Здесь царила прохлада. И воздух был сухой. На стене тихо гудел кондиционер.
Франсис опустился на пододвинутый медсестрой стул, положил руку на колени. Мы остановились у него за спиной.
Медсестра бережно размотала бинт, и старик всхлипнул. По щекам потекли слезы, лицо сморщилось от боли.
По мере того как медсестра разматывала бинт, запах усиливался. Нет, не запах – зловоние.
– Сядь вон туда, – велел я Лу.
Сам я не мог отвести глаз от его руки.
Рана была большая и воспаленная. Скорее не красная, а желтая. Длинный порез. Плоть вокруг приобрела нездоровый сероватый оттенок.
– Подождите минутку, – попросила медсестра и вышла.
Шло время. Я старался занимать Франсиса разговорами – рассказывал про нас с Лу и про то, что мы должны встретиться здесь с моей женой.
Он кивал, но о себе не говорил. Наконец медсестра вернулась, да не одна, а с врачом. Похоже, они уже всё обсудили, потому что врач тотчас же присела рядом с Франсисом и внимательно осмотрела рану.
– Как вы поранились? – тихо спросила она.
Старик отвел глаза.
– Я… пилой руку задел.
– Пилой?
– Дрова пилил. А топора не было.
– Таких ран от пилы не бывает, – сказала врач, – мне будет проще вам помочь, если вы расскажете правду.
Старик поднял голову и упрямо посмотрел на врача, но почти сразу пошел на попятную.
– Это ножом.

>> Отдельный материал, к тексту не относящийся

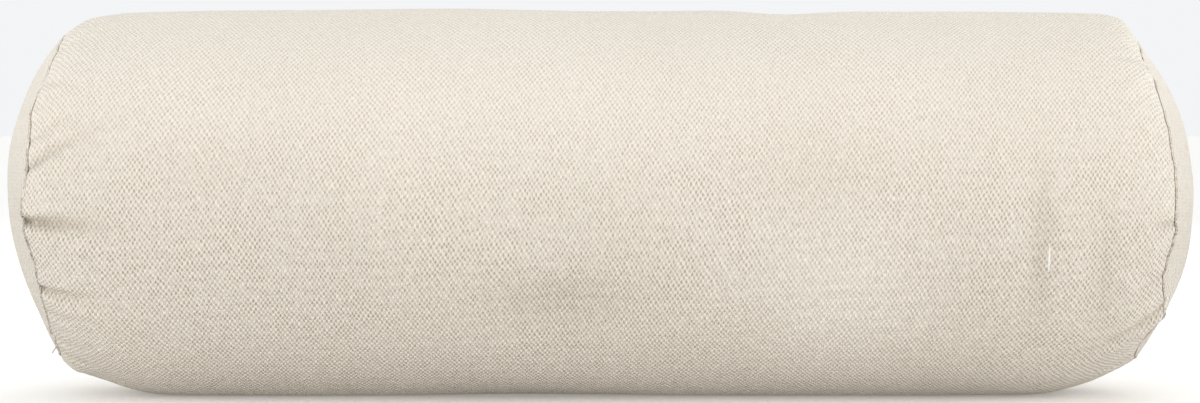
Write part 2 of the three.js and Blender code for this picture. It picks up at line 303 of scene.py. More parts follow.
WEAVE_ACROSS = 2.42 * MM  # between two pits in a row
WEAVE_ALONG = 3.66 * MM  # between two rows that line up
ROW_LEAN, COLUMN_LEAN = 0.045, 0.03
ROW_DRIFT, COLUMN_DRIFT = 14 * MM, -9 * MM  # slow wander of the whole weave
YARN_WANDER = 4.4  # of single yarns, in radians of the weave
PIT_NARROWING = 0.42  # makes the pits oval
PIT_EDGE = 0.6  # how softly a pit begins
PIT_SHADE_LOW, PIT_SHADE_HIGH = 45 * MM, 195 * MM  # heights between which the pits' painted shade and their bump fade towards the top; low down the light grazes the cloth and shows them more
LOW_CONTRAST, HIGH_CONTRAST = 1.15, 0.42
GRAIN = (0.80, 0.74, 0.655)
GROUND = (0.69, 0.63, 0.545)
FIBRE_TIP = (0.95, 0.92, 0.86)
CLOUDED = (0.72, 0.65, 0.54)
FOLD_SHADE = (0.4, 0.33, 0.25)
PAINTED_LIGHT_TINT = (0.97, 0.92, 0.84)
BETWEEN_STRANDS = (0.5, 0.44, 0.36)
# painted shade in the weave's pits
PIT_SHADE = (0.41, 0.325, 0.235)


def woven_cloth(name, on_barrel):
    """The cover's cloth: pale raised yarns round rows of small oval pits, each row set off by half."""
    nodes = Nodes(name)
    where, xyz = nodes.position()
    if on_barrel:
        across, along = xyz[0], around_axis(nodes, xyz)
    else:
        across, along = xyz[1], xyz[2]
    drift = nodes.math("SUBTRACT", nodes.noise(where, 7.0, 1.0), 0.5)
    jitter = nodes.math("SUBTRACT", nodes.noise(where, 150.0, 2.0), 0.5)
    sway = nodes.math("SUBTRACT", nodes.noise(nodes.combine(along, across, 0.3), 160.0, 2.0), 0.5)
    lean = nodes.math("MULTIPLY", along, ROW_LEAN)
    u = nodes.math("ADD", nodes.math("ADD", across, lean), nodes.math("MULTIPLY", drift, ROW_DRIFT))
    drifted = nodes.math("MULTIPLY_ADD", drift, COLUMN_DRIFT, along)
    v = nodes.math("MULTIPLY_ADD", across, COLUMN_LEAN, drifted)
    u = nodes.math("MULTIPLY_ADD", u, TAU / WEAVE_ACROSS, nodes.math("MULTIPLY", jitter, YARN_WANDER))
    v = nodes.math("MULTIPLY_ADD", v, TAU / WEAVE_ALONG, nodes.math("MULTIPLY", sway, YARN_WANDER))
    sine = nodes.math("SINE", u)
    narrow = nodes.math("MULTIPLY", nodes.math("MULTIPLY", sine, sine), PIT_NARROWING)
    lattice = nodes.math("MULTIPLY", nodes.math("COSINE", u), nodes.math("COSINE", v))
    lattice = nodes.math("SUBTRACT", lattice, narrow)

    single = nodes.remap(nodes.noise(where, 430.0, 0.0), 0.25, 0.75)
    patch = nodes.remap(nodes.noise(where, 42.0, 2.0), 0.3, 0.7)
    open_at = nodes.math("MULTIPLY_ADD", single, 0.8, nodes.math("MULTIPLY_ADD", patch, 0.28, -0.22))
    pit = nodes.remap(lattice, open_at, nodes.math("ADD", open_at, PIT_EDGE))
    grain = nodes.remap(lattice, 0.5, -1.1)
    strands = nodes.math("SINE", nodes.math("MULTIPLY_ADD", v, 0.5, nodes.math("MULTIPLY", u, 4.0)))
    fibre = nodes.noise(nodes.combine(across, nodes.math("MULTIPLY", along, 0.4), 0.0), 1500.0, 2.0, 0.7)
    cloud = nodes.noise(where, 16.0, 3.0)

    colour = nodes.mix(grain, GROUND, GRAIN)
    # painted shade: the pits' dark colour, strongest low down where the light grazes; the same factor scales
    # the bump
    contrast = nodes.remap(xyz[2], PIT_SHADE_LOW, PIT_SHADE_HIGH, LOW_CONTRAST, HIGH_CONTRAST)
    colour = nodes.mix(nodes.math("MULTIPLY", pit, contrast), colour, PIT_SHADE)
    colour = nodes.mix(nodes.remap(fibre, 0.3, 0.75, 0.0, 0.16), colour, FIBRE_TIP)
    colour = nodes.mix(nodes.remap(cloud, 0.35, 0.7, 0.0, 0.12), colour, CLOUDED)
    if on_barrel:
        # painted shade in the gathers and dents
        colour = nodes.mix(nodes.math("MULTIPLY", nodes.attribute("painted_fold_shade"), 0.34), colour, FOLD_SHADE)
        # painted light: paler patches where the light falls more strongly
        colour = nodes.mix(nodes.math("MULTIPLY", nodes.attribute("painted_light"), 0.32), colour, PAINTED_LIGHT_TINT)
    colour = nodes.mix(nodes.remap(strands, -1.0, 1.0, 0.0, 0.1), colour, BETWEEN_STRANDS)
    raised = nodes.math("MULTIPLY_ADD", strands, 0.12, nodes.math("MULTIPLY_ADD", fibre, 0.25, grain))
    height = nodes.math("MULTIPLY_ADD", lattice, -0.7, raised)
    nodes.bump(nodes.math("MULTIPLY", height, contrast), 0.5 * MM, 0.9)
    return nodes.finish(colour, nodes.remap(pit, 0.0, 1.0, 0.86, 0.97), sheen=0.2)


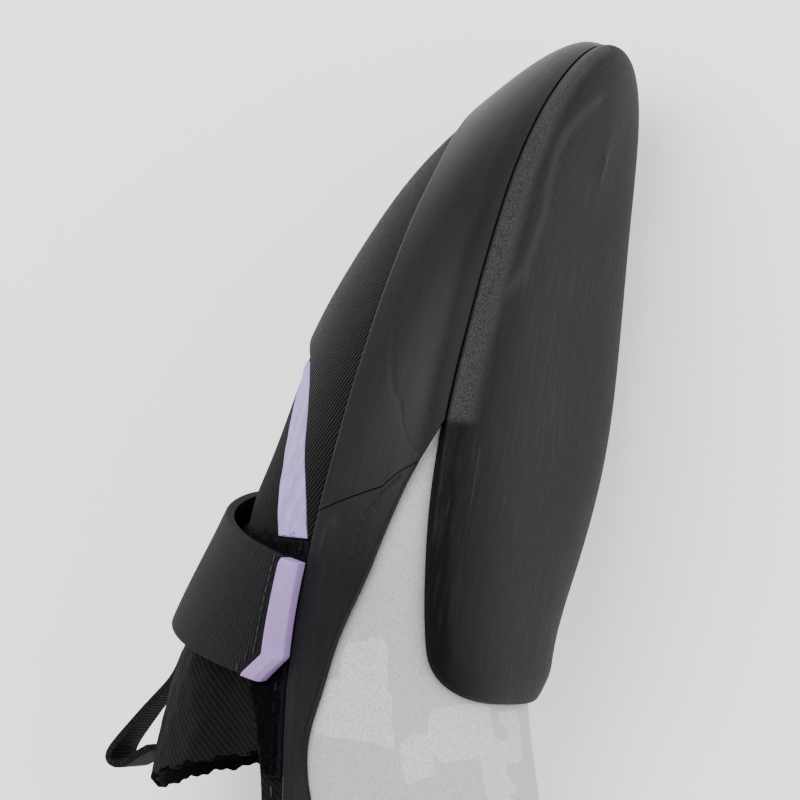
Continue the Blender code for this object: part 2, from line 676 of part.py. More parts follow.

Три недели назад, – громко сказал он, – три недели и один день.
– Вам повезло, – кивнула врач, – еще несколько сантиметров – и артерию перебило бы.
– Повезло? – переспросил Франсис. Я услышал, как он сглотнул. – Даже не знаю.
– Я дам вам антибиотики, – решила врач, немного помолчав, – а потом вам надо будет приходить через день промывать рану.
– Какой смысл?
– Антибиотики уничтожат инфекцию.
– А зачем?
– Что – зачем?
– Зачем уничтожать инфекцию?
– Вы хотите руку потерять?
Он промолчал.
Врач уступила место медсестре, и та, умело промыв рану, смазала ее мазью.
Франсис больше не старался скрыть боль и смачно выругался.
– Тс-с! Тут ребенок! – одернул его я.
– Простите, – опомнился он.
– Ничего страшного, – подала из угла голос Лу, – папа тоже такое говорит.
Франсис рассмеялся.
Но потом медсестра принесла новые бинты и принялась накладывать повязку.
– Очень туго, – пожаловался Франсис.
– А вот так? – спросила медсестра.
– Все равно туго.
– Я уже ослабила.
– Вы так перетянули, что теперь и кровь в руку поступать не будет. Гангрена начнется.
– Но иначе повязка съедет.
– И мазь проклятущая – жжется, зараза.
– Когда промывают рану, она всегда болит, – успокоила его Лу.
Старик поднял голову, и в его облике мелькнуло вдруг что-то мальчишеское.